The end of (traditional) summer has arrived. In the natural world summer is only winding down, its passing not a done deal. This year I’ve been struck by the blowsy charms of the overripe, the almost gone, the partly eaten former glories in my garden.

Sedum, blue lobelia and black eyed susan.

Sedum, emerging blue lobelia and black eyed susan.

I’ve been feeling each day of this summer so intensely, mindful of time passing. It has been a wonderful experience I hope to carry into fall.

With the usual late season suspects coming into their own — garlic chive flowers, blue lobelia, cardinal flower, buddleia and sedum, red and yellow apples — our visual smorgasbord is lush.

We have at least one pair of ruby throated hummingbirds here this year. I wonder if I will see them leave, or simply realize they haven’t been by in a couple of days.

I now know generally where one nest is, and will take a careful look come October.

A weed visitor, not without charm

A weed/wildflower visitor, not without its charm

This has been a so so summer for butterflies, although we did have a Luna Moth visit early on. I have not seen a single Monarch this summer so far. Not one. [9/11/14 post script: three monarchs have appeared, big relief.]

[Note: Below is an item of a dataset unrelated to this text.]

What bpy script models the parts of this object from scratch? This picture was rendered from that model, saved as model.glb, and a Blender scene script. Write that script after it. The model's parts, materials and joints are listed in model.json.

Our milkweed patch, here before we moved in, continues to thrive, and we will harvest some seeds to spread in other areas around our yard.

Blue lobelia

Blue lobelia in full bloom

Did I mention the toads? And frogs? They are all over the place, many more than usual. Horrie thinks it is his mission to catch them all. Yesterday one tiny toad hid out on my water sandal next to my heel until the coast was clear. It felt like a very soft, wispy kiss, which is what made me look down in the first place. Coming home last night from rehearsal there were big two green and brown bullfrogs on the kitchen doorstep, feasting on bugs!

Sunflower

Not quite denuded sunflower.

The bandit-masked yellow goldfinches have been going at the sunflowers, duking it out with the chipmunks for all the goodies on offer.

As I write this, there are three of them out there, calling to each other, pecking away.

Some of our winter residents have been coming by to see if the feeders are back up yet (they aren’t). Titmice, nuthatches, a woodpecker, and the ever hopeful mourning doves have all been here in the last week or so. The jays haven’t bothered yet. Come November we will be in the sunflower seed and suet business again. Any sooner and our bear friends will be back.

Purple bee balm, almost gone by

Purple bee balm, almost gone by

The purple bee balm had its glory days, and is now showing the effects of some mildew, but it was quite the star of the garden in mid-summer. It seems to be thriving and spreading more than its red or white cousins. I usually leave some deadheads intact over the winter for visual interest. And the birds.

Starry garlic chive flowers, echoing early spring bulbs

Starry garlic chive flowers, echoing early spring bulbs


Cardinal flower, always such a surprisingly intense red.

Cardinal flower, always such a surprisingly intense red.

It will be time to harvest the herbs soon and move a few plants around, and after the first frost trim things down and top dress the beds with a wonderful compost from Maine.

But not quite yet. We still have hummingbirds and dragonflies!